3. Not saving/living paycheck to paycheck
This
is perhaps the largest, yet most egregious error, we can make with our
finances. At least 10% should be going straight into your savings
account and not be touched except in the event of job loss or an
emergency.
Recently, the Washington Post published an article that nearly half of Americans can't afford a $400 unexpected experienced.
I suspect this is largely because of the consumer-minded culture that
has developed in our country (and the west in general) of keeping up
with the Joneses. It causes us to incur stifling debt, and regularly
spending more than we bring into our bank accounts.
This
kind of cognitive dissonance is disturbing and financially dangerous,
especially in the long-term, bigger picture, but can be overcome on a
household basis.
The two best things to overcome this financial illness are to 1) have an automatic savings plan and 2) create multiple streams of income.
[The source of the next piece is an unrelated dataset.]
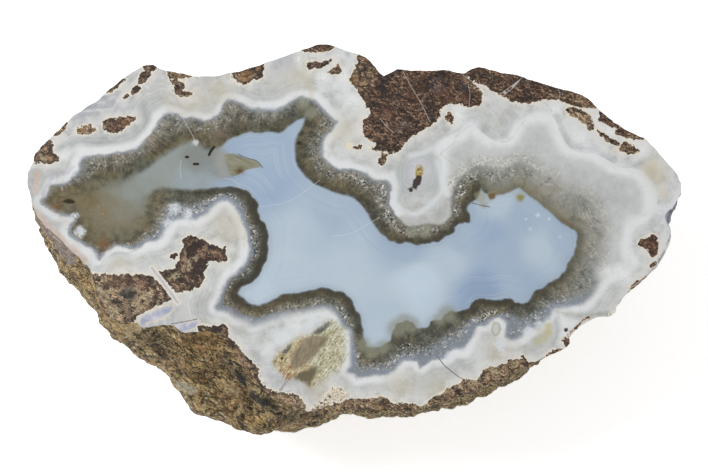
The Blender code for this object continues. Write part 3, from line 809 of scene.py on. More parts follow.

Doing this will help you overcome financial bumps (as they will
happen), giving you a reserve, helping you have a backup plan,
preventing you from incurring more debt, and ultimately making you the
master of your finances.
Bonus Tip
Track all of
your expenses. If you are already doing the things above (and even if
you're not), you may wonder where the rest of your money is going. Even
more important than budgeting is tracking every penny that goes out of
your bank account, your PayPal, your wallet, change jar, or any other
form of spending that you have. Knowing what you spend and where you're spending itwill bring you peace of mind and ultimately stop you from continuing to make poor spending decisions.